A true solution requires simultaneous action on technical, governance, and economic levels. At the technical level, cryptographic methods must be used to completely eliminate dependence on human trust, ensure the mathematical correctness of code logic through formal verification, and establish a multi-layered defense system rather than relying on a single security mechanism. At the governance level, unified industry security standards and best practices need to be established, promoting regulators to develop targeted compliance frameworks and strengthen cross-project security information sharing and collaboration. At the economic level, more reasonable economic incentive mechanisms should be designed, establishing industry-level security insurance and compensation funds to increase attack costs and reduce attack returns.

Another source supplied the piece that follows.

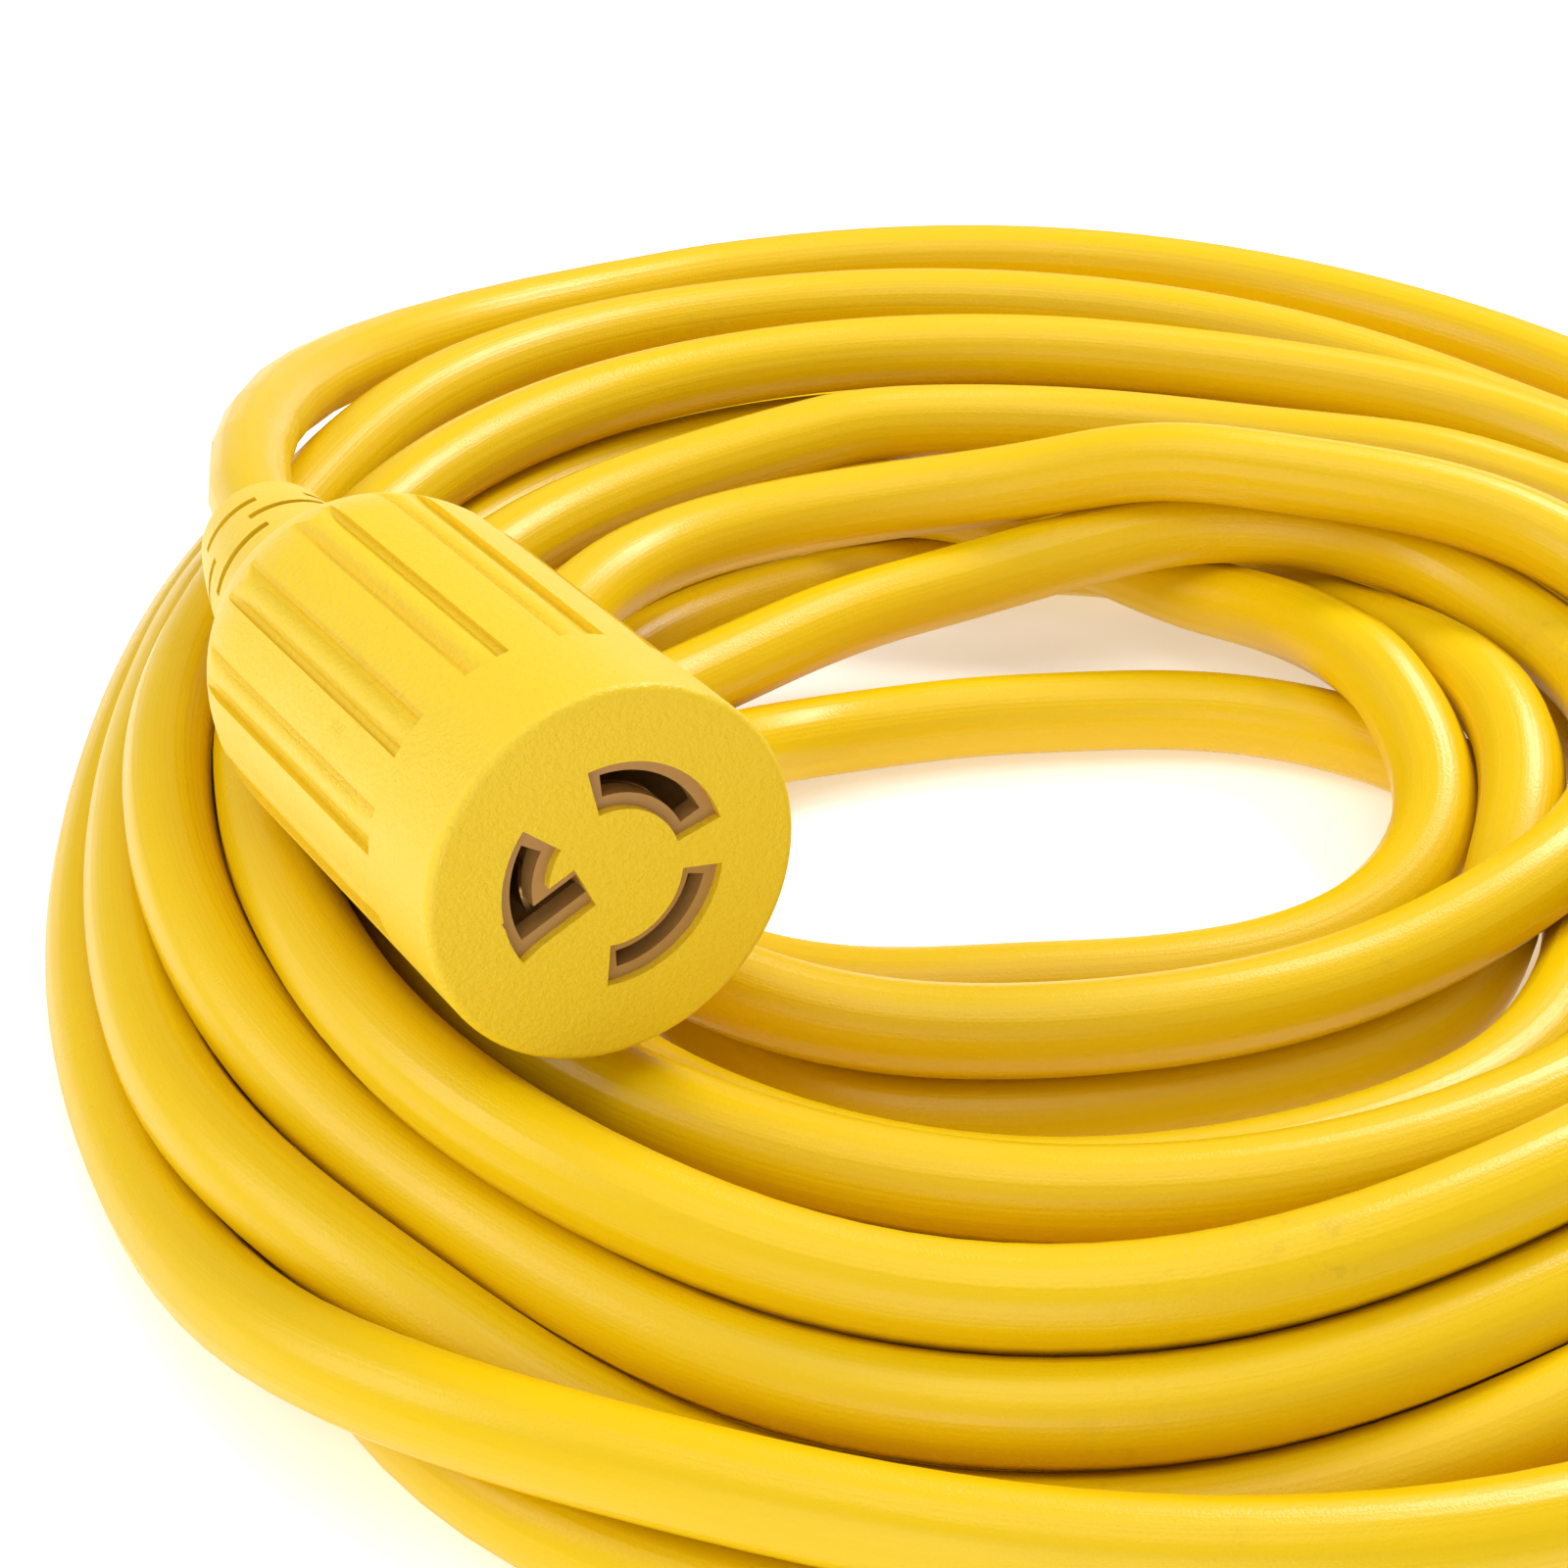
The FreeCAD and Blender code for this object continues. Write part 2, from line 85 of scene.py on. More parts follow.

The future of cross-chain bridges should not be built on the fragile foundation of "praying for verifier honesty," but on cryptographic guarantees that "even if all participants attempt to act maliciously, they cannot succeed." Only by fundamentally redesigning cross-chain security architecture and breaking free from dependence on centralized trust can we truly achieve secure and reliable multi-chain interoperability. In this challenging era, those who can provide truly decentralized, mathematically provable secure cross-chain solutions will become beacons leading the industry out of the security shadow.
The future of Web3 depends on the security architecture choices we make today. History has told us with the painful cost of $2.8 billion that traditional security models can no longer meet the development needs of decentralized finance. It is time to thoroughly rethink and redesign cross-chain security architecture. Let us work together to build a truly secure and trustworthy multi-chain ecosystem.